Наибольший интерес в кругу «аполлоновцев» возбуждали полупризнания прекрасной незнакомки: она намекала, что происходит из древнего, едва ли не царского рода, необычайно хороша собой, томится на чужбине и несет крест избранничества и мучительной любви. Стихами Черубины «бредили», И. Анненский писал в своей предсмертной статье: «Пусть она даже мираж… я боюсь этой инфанты, этого папоротника, этой черной склоненной фигуры с веером около исповедальни…»

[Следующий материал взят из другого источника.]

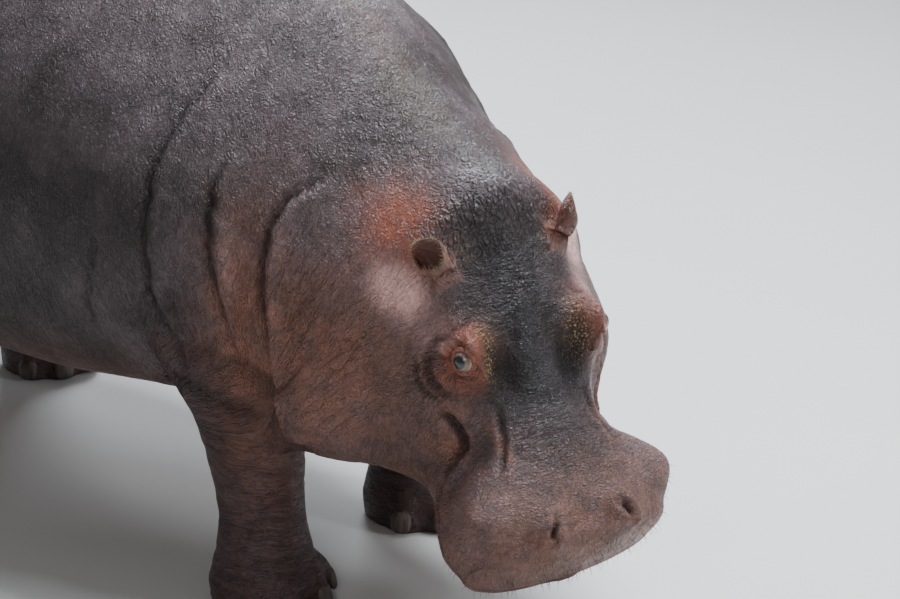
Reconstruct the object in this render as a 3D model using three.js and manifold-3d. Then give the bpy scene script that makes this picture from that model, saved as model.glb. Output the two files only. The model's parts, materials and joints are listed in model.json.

Когда литературная игра зашла уже настолько далеко, что С. Маковский всерьез влюбился, а фантазии поверила даже ее создательница (тонкая, суеверно-чуткая Е. Дмитриева стала отождествлять себя с Черубиной, ощущать ее как подлинное и более реальное воплощение своего «я»), мистификация неожиданно раскрылась: переводчик И. фон Гюнтер, тоже сотрудник «Аполлона», под гипнозом выведал у Елизаветы Дмитриевой тайну Черубины.
Разочарование испытали все (даже через много лет С. Маковский, пристрастно и зло описывая встречу с Е. Дмитриевой-Черубиной, не мог простить розыгрыша, выставившего его в смешном свете). Защищая честь Дмитриевой, М. Волошин вызвал на дуэль Н. Гумилева. Для самой поэтессы этот скандал обернулся трагедией: «я — художник умерла». Она замолчала на несколько лет, а вернувшись примерно в 1915 г. к поэзии ? в пору ее сближения с Антропософским обществом — писала Волошину: «Черубина никогда не была для меня игрой… Черубина поистине была моим рождением; увы! мертворождением». «Черубина» жила всего год, но это время Марина Цветаева определила как «эпоху Черубины де Габриак».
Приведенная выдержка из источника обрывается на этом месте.